# Start of DATA EXTRACT

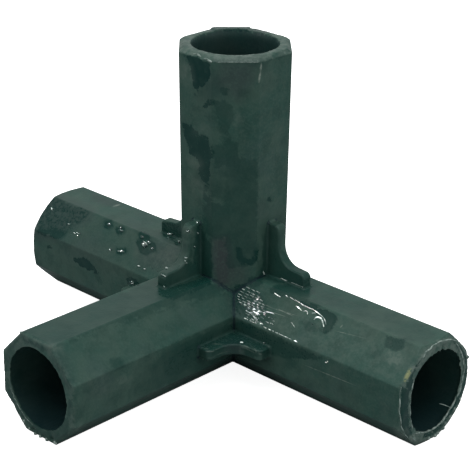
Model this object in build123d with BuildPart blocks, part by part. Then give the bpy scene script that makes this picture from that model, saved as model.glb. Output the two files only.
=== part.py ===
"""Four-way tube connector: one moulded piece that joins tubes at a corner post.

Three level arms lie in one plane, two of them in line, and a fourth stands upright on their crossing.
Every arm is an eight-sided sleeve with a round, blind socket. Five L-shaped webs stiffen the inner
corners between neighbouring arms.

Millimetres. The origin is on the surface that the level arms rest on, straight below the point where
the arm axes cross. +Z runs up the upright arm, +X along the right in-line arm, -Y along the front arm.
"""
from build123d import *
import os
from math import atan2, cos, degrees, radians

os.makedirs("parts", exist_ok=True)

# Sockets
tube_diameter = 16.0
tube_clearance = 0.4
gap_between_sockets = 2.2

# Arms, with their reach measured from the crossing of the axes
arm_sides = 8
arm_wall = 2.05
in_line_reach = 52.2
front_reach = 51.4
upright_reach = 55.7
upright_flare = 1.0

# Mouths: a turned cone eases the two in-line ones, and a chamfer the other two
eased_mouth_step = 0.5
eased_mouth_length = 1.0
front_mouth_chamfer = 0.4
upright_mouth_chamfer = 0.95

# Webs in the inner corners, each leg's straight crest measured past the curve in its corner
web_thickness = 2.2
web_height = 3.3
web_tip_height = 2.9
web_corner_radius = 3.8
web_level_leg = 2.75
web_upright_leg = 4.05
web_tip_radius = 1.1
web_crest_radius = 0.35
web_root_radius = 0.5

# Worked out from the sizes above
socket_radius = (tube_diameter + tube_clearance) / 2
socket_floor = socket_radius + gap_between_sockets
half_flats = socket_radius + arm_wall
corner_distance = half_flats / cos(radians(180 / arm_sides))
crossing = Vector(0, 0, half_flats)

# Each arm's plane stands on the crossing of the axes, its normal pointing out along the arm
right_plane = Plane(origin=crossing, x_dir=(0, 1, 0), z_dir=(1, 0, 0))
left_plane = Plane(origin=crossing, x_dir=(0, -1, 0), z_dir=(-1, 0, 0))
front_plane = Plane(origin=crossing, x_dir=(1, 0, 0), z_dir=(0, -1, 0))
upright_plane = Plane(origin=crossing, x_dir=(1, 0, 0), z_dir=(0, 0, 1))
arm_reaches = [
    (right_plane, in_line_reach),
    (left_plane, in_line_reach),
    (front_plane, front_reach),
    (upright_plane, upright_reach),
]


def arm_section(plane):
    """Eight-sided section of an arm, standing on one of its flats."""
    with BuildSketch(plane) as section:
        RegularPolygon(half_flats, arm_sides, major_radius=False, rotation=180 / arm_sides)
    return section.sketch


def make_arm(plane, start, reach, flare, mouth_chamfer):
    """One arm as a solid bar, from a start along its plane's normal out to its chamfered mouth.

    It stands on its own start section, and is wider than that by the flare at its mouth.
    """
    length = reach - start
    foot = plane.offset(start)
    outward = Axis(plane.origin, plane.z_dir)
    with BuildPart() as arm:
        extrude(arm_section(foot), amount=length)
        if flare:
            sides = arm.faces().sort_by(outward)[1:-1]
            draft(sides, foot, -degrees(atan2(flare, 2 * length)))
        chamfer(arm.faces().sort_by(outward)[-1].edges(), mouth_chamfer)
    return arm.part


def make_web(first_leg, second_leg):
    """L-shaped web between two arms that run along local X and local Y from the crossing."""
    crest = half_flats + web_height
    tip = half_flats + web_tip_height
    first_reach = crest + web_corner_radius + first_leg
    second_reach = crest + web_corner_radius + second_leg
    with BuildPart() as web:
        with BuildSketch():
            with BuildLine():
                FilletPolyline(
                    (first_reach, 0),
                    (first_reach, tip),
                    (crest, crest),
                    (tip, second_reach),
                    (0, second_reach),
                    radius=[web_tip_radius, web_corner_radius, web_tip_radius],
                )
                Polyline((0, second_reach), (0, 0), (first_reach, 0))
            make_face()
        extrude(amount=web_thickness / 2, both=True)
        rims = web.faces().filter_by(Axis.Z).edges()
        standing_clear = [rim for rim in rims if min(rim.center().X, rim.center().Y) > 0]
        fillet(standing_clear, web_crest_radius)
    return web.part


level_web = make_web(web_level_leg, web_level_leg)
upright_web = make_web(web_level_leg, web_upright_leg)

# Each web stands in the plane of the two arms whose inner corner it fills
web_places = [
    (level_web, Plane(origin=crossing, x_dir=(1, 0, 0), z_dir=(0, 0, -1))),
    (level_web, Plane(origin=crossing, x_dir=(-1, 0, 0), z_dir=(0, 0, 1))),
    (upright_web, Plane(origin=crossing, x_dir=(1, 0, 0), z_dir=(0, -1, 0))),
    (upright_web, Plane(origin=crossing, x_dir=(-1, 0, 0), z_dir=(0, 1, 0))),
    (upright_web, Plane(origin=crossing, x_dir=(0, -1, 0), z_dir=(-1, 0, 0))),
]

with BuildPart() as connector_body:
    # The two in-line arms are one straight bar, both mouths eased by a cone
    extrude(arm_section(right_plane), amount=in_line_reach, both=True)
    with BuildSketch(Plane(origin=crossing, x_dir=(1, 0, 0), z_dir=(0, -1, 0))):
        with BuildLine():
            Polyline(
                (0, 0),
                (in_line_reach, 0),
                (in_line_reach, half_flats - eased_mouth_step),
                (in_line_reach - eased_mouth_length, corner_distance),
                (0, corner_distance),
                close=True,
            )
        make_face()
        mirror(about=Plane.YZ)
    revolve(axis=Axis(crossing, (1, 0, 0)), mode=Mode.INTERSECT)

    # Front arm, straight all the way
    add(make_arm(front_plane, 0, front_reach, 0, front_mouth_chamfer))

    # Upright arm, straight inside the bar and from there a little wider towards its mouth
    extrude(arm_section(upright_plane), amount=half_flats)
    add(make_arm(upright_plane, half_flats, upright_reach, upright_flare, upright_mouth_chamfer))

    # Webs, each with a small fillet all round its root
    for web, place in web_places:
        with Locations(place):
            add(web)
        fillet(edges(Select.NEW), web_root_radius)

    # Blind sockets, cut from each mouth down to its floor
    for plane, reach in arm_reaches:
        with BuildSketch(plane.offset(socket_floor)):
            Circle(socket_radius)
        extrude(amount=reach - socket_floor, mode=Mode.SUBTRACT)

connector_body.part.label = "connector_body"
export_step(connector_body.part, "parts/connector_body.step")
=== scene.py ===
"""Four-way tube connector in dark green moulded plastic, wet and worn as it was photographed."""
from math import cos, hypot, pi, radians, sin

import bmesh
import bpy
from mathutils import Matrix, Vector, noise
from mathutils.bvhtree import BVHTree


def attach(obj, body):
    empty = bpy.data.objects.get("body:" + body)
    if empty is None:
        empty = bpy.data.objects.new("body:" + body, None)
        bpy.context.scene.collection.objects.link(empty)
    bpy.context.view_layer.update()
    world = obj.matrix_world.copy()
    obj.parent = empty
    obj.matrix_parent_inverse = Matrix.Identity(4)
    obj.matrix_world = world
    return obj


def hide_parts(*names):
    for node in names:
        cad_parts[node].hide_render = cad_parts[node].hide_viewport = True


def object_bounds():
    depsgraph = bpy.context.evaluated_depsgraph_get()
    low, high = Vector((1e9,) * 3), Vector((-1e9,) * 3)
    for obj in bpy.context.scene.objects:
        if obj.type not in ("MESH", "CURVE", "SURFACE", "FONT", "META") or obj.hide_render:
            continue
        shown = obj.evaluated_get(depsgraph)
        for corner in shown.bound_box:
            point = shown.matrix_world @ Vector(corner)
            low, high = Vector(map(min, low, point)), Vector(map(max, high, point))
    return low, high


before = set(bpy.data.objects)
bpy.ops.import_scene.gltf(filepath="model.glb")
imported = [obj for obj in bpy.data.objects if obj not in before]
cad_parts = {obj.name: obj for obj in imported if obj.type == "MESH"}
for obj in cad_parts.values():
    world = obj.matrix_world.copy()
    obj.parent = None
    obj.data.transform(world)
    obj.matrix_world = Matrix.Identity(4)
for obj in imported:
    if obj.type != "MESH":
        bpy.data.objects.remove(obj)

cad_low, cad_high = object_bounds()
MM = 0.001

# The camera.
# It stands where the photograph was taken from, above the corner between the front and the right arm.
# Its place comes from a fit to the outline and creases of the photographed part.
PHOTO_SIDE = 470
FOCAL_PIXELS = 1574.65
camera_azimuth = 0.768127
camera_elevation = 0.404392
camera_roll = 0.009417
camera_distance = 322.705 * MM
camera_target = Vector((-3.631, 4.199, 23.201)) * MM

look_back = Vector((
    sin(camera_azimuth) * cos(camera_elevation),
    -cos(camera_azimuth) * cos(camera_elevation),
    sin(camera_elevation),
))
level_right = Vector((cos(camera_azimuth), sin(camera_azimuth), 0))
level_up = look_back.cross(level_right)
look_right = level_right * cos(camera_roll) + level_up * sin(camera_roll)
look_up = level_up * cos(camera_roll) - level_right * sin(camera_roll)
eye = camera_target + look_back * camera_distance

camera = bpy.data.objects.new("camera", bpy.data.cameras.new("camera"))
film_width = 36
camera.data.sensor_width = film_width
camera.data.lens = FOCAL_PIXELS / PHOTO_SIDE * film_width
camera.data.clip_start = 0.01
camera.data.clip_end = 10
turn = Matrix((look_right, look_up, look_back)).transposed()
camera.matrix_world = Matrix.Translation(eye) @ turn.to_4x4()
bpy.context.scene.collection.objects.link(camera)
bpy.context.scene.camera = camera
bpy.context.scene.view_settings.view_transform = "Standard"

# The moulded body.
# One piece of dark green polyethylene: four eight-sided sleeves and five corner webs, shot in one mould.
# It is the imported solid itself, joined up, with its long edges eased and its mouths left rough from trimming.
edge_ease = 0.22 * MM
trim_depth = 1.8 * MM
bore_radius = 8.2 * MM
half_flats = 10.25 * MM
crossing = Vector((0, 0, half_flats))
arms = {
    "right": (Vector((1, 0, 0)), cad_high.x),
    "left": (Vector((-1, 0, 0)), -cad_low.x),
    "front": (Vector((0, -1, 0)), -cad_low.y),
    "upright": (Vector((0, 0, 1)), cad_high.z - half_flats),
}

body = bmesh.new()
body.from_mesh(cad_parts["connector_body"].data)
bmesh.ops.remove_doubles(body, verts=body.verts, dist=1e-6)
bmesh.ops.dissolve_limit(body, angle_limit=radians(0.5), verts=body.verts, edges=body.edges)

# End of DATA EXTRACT

## GIVEN EXERCISE
Working from the data above, extract solely the lines from the one containing "# Blind sockets, cut" through the one containing "if empty is", exactly as they appear, both included.

## EXERCISE OUTPUT
    # Blind sockets, cut from each mouth down to its floor
    for plane, reach in arm_reaches:
        with BuildSketch(plane.offset(socket_floor)):
            Circle(socket_radius)
        extrude(amount=reach - socket_floor, mode=Mode.SUBTRACT)

connector_body.part.label = "connector_body"
export_step(connector_body.part, "parts/connector_body.step")
=== scene.py ===
"""Four-way tube connector in dark green moulded plastic, wet and worn as it was photographed."""
from math import cos, hypot, pi, radians, sin

import bmesh
import bpy
from mathutils import Matrix, Vector, noise
from mathutils.bvhtree import BVHTree


def attach(obj, body):
    empty = bpy.data.objects.get("body:" + body)
    if empty is None:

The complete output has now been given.